■ To do: Search the data for the word "JSON". Reproduce every line where it is found.

■ Data for this exercise:
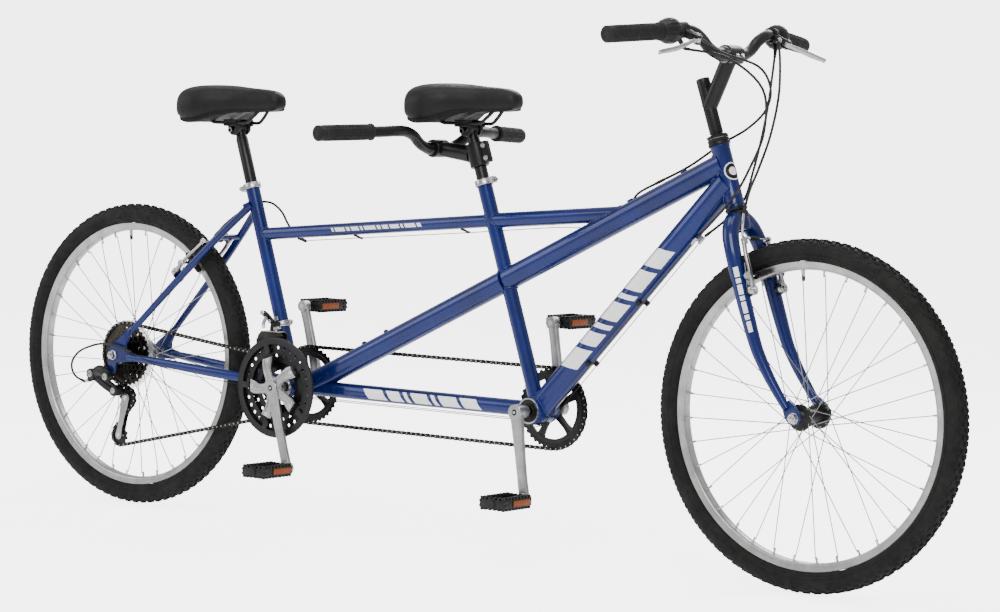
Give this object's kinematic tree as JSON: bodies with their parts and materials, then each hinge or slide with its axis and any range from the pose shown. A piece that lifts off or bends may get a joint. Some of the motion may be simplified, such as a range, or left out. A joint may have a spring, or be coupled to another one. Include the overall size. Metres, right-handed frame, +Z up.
{
  "type": "tandem bicycle",
  "caption": "Bicycle for two riders in line, with a diagonal-tube frame, timing chain, derailleur gears and rim brakes.",
  "frame": {"origin": "on the ground, midway between the wheel axles, on the centre plane", "axes": "+X forward in the direction of travel, +Y to the riders' left, +Z up"},
  "size_m": [2.3864, 0.6756, 1.0543],
  "materials": {
    "blue_paint": "gloss clear-coated metallic blue",
    "black_paint": "satin black",
    "tyre_rubber": "matt black tread",
    "rim_alloy": "brushed",
    "polished_alloy": "polished",
    "black_plastic": "moulded",
    "grip_rubber": "ribbed",
    "saddle_skin": "smooth black cover",
    "dark_steel": "dark oiled",
    "cable_housing": "satin sleeve"
  },
  "bodies": {
    "frame": {"head_tube": "blue_paint", "lateral_tube_front": "blue_paint", "lateral_tube_rear": "blue_paint", "down_tube": "blue_paint", "front_seat_tube": "blue_paint", "rear_seat_and_top_tube": "blue_paint", "bottom_bracket_boom": "blue_paint", "seat_stays": "blue_paint", "chain_stays": "blue_paint", "front_seat_collar": "polished_alloy", "rear_seat_collar": "polished_alloy", "rear_axle": "polished_alloy", "drive_chain": "dark_steel", "timing_chain": "dark_steel", "rear_derailleur": "black_paint", "front_derailleur": "polished_alloy", "rear_brake_cable": "cable_housing", "front_shift_cable": "cable_housing", "rear_shift_cable": "cable_housing"},
    "steering": {"fork": "blue_paint", "stem": "black_paint", "handlebar": "black_paint", "captain_right_grip": "grip_rubber", "captain_left_grip": "grip_rubber", "front_axle": "polished_alloy", "front_brake_cable": "cable_housing"},
    "front_wheel": {"front_tyre": "tyre_rubber", "front_rim": "rim_alloy", "front_hub": "black_paint"},
    "rear_wheel": {"rear_tyre": "tyre_rubber", "rear_rim": "rim_alloy", "rear_hub": "polished_alloy"},
    "freewheel": {"freewheel": "dark_steel"},
    "rear_cranks": {"rear_right_crank": "polished_alloy", "rear_left_crank": "polished_alloy", "drive_chainrings": "black_paint"},
    "front_cranks": {"front_right_crank": "polished_alloy", "front_left_crank": "polished_alloy"},
    "rear_right_pedal": {"rear_right_pedal": "black_plastic"},
    "rear_left_pedal": {"rear_left_pedal": "black_plastic"},
    "front_right_pedal": {"front_right_pedal": "black_plastic"},
    "front_left_pedal": {"front_left_pedal": "black_plastic"},
    "right_lever": {"right_brake_lever": "polished_alloy"},
    "left_lever": {"left_brake_lever": "polished_alloy"},
    "right_shifter": {"right_twist_shifter": "black_plastic"},
    "left_shifter": {"left_twist_shifter": "black_plastic"},
    "front_right_brake": {"front_right_brake_arm": "polished_alloy"},
    "front_left_brake": {"front_left_brake_arm": "polished_alloy"},
    "rear_right_brake": {"rear_right_brake_arm": "polished_alloy"},
    "rear_left_brake": {"rear_left_brake_arm": "polished_alloy"},
    "guide_pulley": {"guide_pulley": "black_plastic"},
    "tension_pulley": {"tension_pulley": "black_plastic"},
    "captain_seat": {"front_seatpost": "black_paint", "front_saddle": "saddle_skin", "stoker_stem": "black_paint", "stoker_handlebar": "black_paint", "stoker_right_grip": "grip_rubber", "stoker_left_grip": "grip_rubber"},
    "stoker_seat": {"rear_seatpost": "black_paint", "rear_saddle": "saddle_skin"}
  },
  "joints": [
    {"name": "steer", "type": "hinge", "parent": "frame", "child": "steering", "pos_m": [0.68955, 0, 0.7076], "axis": [-0.328, 0, 0.9447], "range_deg": [-50, 50], "deforming": ["rear_brake_cable", "front_shift_cable", "rear_shift_cable"]},
    {"name": "front_wheel_spin", "type": "hinge", "parent": "steering", "child": "front_wheel", "pos_m": [0.86425, 0, 0.329], "axis": [0, 1, 0], "continuous": true},
    {"name": "rear_wheel_spin", "type": "hinge", "parent": "frame", "child": "rear_wheel", "pos_m": [-0.86425, 0, 0.329], "axis": [0, 1, 0], "continuous": true},
    {"name": "rear_crank_spin", "type": "hinge", "parent": "frame", "child": "rear_cranks", "pos_m": [-0.39825, 0, 0.292], "axis": [0, 1, 0], "continuous": true},
    {"name": "front_crank_spin", "type": "hinge", "parent": "frame", "child": "front_cranks", "pos_m": [0.24075, 0, 0.292], "axis": [0, 1, 0], "continuous": true},
    {"name": "freewheel_spin", "type": "hinge", "parent": "frame", "child": "freewheel", "pos_m": [-0.86425, 0, 0.329], "axis": [0, 1, 0], "continuous": true},
    {"name": "guide_pulley_spin", "type": "hinge", "parent": "frame", "child": "guide_pulley", "pos_m": [-0.85975, -0.032, 0.2335], "axis": [0, 1, 0], "continuous": true},
    {"name": "tension_pulley_spin", "type": "hinge", "parent": "frame", "child": "tension_pulley", "pos_m": [-0.87925, -0.032, 0.15], "axis": [0, 1, 0], "continuous": true},
    {"name": "rear_right_pedal_spin", "type": "hinge", "parent": "rear_cranks", "child": "rear_right_pedal", "pos_m": [-0.34713, -0.142, 0.12987], "axis": [0, 1, 0], "continuous": true},
    {"name": "rear_left_pedal_spin", "type": "hinge", "parent": "rear_cranks", "child": "rear_left_pedal", "pos_m": [-0.44937, 0.142, 0.45413], "axis": [0, 1, 0], "continuous": true},
    {"name": "front_right_pedal_spin", "type": "hinge", "parent": "front_cranks", "child": "front_right_pedal", "pos_m": [0.27144, -0.142, 0.12479], "axis": [0, 1, 0], "continuous": true},
    {"name": "front_left_pedal_spin", "type": "hinge", "parent": "front_cranks", "child": "front_left_pedal", "pos_m": [0.21006, 0.142, 0.45921], "axis": [0, 1, 0], "continuous": true},
    {"name": "right_lever_pull", "type": "hinge", "parent": "steering", "child": "right_lever", "pos_m": [0.69538, -0.152, 1.01668], "axis": [-0.4296, 0.1691, -0.887], "range_deg": [0, 22]},
    {"name": "right_shift_twist", "type": "hinge", "parent": "steering", "child": "right_shifter", "pos_m": [0.65258, -0.185, 1.03111], "axis": [-0.2264, -0.9711, -0.0755], "range_deg": [0, 100]},
    {"name": "left_lever_pull", "type": "hinge", "parent": "steering", "child": "left_lever", "pos_m": [0.69538, 0.152, 1.01668], "axis": [0.4296, 0.1691, 0.887], "range_deg": [0, 22]},
    {"name": "left_shift_twist", "type": "hinge", "parent": "steering", "child": "left_shifter", "pos_m": [0.65258, 0.185, 1.03111], "axis": [-0.2264, 0.9711, -0.0755], "range_deg": [0, 70]},
    {"name": "front_right_brake_close", "type": "hinge", "parent": "steering", "child": "front_right_brake", "pos_m": [0.74375, -0.051, 0.552], "axis": [-0.9447, 0, -0.328], "range_deg": [0, 3]},
    {"name": "rear_right_brake_close", "type": "hinge", "parent": "frame", "child": "rear_right_brake", "pos_m": [-0.68825, -0.0515, 0.507], "axis": [-0.6966, 0, 0.7174], "range_deg": [0, 3]},
    {"name": "front_left_brake_close", "type": "hinge", "parent": "steering", "child": "front_left_brake", "pos_m": [0.74375, 0.051, 0.552], "axis": [0.9447, 0, 0.328], "range_deg": [0, 3]},
    {"name": "rear_left_brake_close", "type": "hinge", "parent": "frame", "child": "rear_left_brake", "pos_m": [-0.68825, 0.0515, 0.507], "axis": [0.6966, 0, -0.7174], "range_deg": [0, 3]},
    {"name": "captain_seat_height", "type": "slide", "parent": "frame", "child": "captain_seat", "axis": [-0.3203, 0, 0.9473], "range_m": [-0.015, 0.06]},
    {"name": "stoker_seat_height", "type": "slide", "parent": "frame", "child": "stoker_seat", "axis": [-0.3057, 0, 0.9521], "range_m": [-0.06, 0.06]}
  ],
  "couplings": [
    {"joint": "front_crank_spin", "follows": "rear_crank_spin", "ratio": 1},
    {"joint": "freewheel_spin", "follows": "rear_crank_spin", "ratio": 0.82353},
    {"joint": "guide_pulley_spin", "follows": "rear_crank_spin", "ratio": -2.5455},
    {"joint": "tension_pulley_spin", "follows": "rear_crank_spin", "ratio": 2.5455},
    {"joint": "front_right_brake_close", "follows": "left_lever_pull", "ratio": 0.12},
    {"joint": "front_left_brake_close", "follows": "left_lever_pull", "ratio": 0.12},
    {"joint": "rear_right_brake_close", "follows": "right_lever_pull", "ratio": 0.12},
    {"joint": "rear_left_brake_close", "follows": "right_lever_pull", "ratio": 0.12}
  ]
}
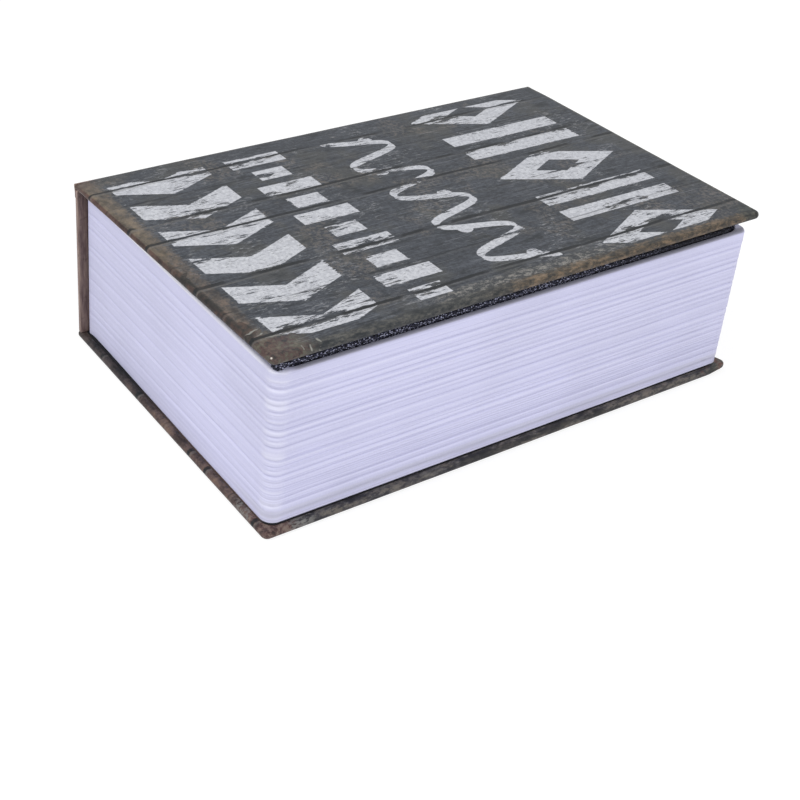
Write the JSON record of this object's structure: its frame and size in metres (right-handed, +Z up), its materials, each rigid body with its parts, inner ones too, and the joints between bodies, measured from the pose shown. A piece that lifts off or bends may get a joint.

■ Task solution:
Give this object's kinematic tree as JSON: bodies with their parts and materials, then each hinge or slide with its axis and any range from the pose shown. A piece that lifts off or bends may get a joint. Some of the motion may be simplified, such as a range, or left out. A joint may have a spring, or be coupled to another one. Include the overall size. Metres, right-handed frame, +Z up.
Write the JSON record of this object's structure: its frame and size in metres (right-handed, +Z up), its materials, each rigid body with its parts, inner ones too, and the joints between bodies, measured from the pose shown. A piece that lifts off or bends may get a joint.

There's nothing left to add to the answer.